A Note on Labeling and Transparency
Most cigar bands and product listings don't tell you the full story about what's inside. You might see "Nicaraguan filler, Nicaraguan binder, Ecuadorian wrapper" — which tells you the geography but not the primings, the fermentation timeline, or the specific seed varieties used. Some producers are more transparent than others.
What you can infer from a label: origin of filler gives you a general flavor direction. Nicaraguan filler tends toward spice and earthiness. Dominican filler tends toward creaminess and subtlety. Honduran filler tends toward pepper and wood. Wrapper leaf origin and type gives you the clearest flavor preview. Connecticut Shade means mild and creamy. Habano means spice and complexity. Broadleaf Maduro means sweetness and depth.

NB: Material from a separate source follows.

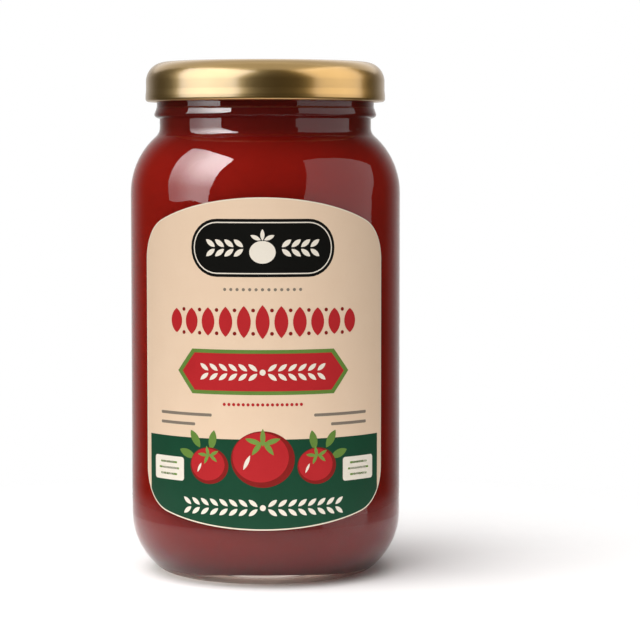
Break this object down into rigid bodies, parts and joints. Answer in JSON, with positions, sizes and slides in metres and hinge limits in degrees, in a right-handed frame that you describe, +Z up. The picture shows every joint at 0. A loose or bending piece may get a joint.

What the label can't tell you is how long the tobacco was fermented, how well the blend was balanced, or whether the production team cut corners on aging. That's where reputation, reviews, and honest retailers matter.
Summary
Every premium handmade cigar is built from three distinct tobacco components, each with a specific role. The filler — made from Volado, Seco, and Ligero primings in varying ratios — delivers the core flavor and strength. The binder holds the bunch together structurally and contributes earthy mid-palate notes. The wrapper provides the visual quality, aroma, and a significant portion of the final flavor. Each component is fermented separately and on different timelines. When all three are sourced well and blended thoughtfully, the result is a cohesive, complex smoke. When any component is rushed or poorly matched, the whole cigar suffers.
Understanding this architecture doesn't just make you a more informed buyer — it gives you a vocabulary for understanding why one cigar tastes nothing like another even when they share the same country of origin on the label.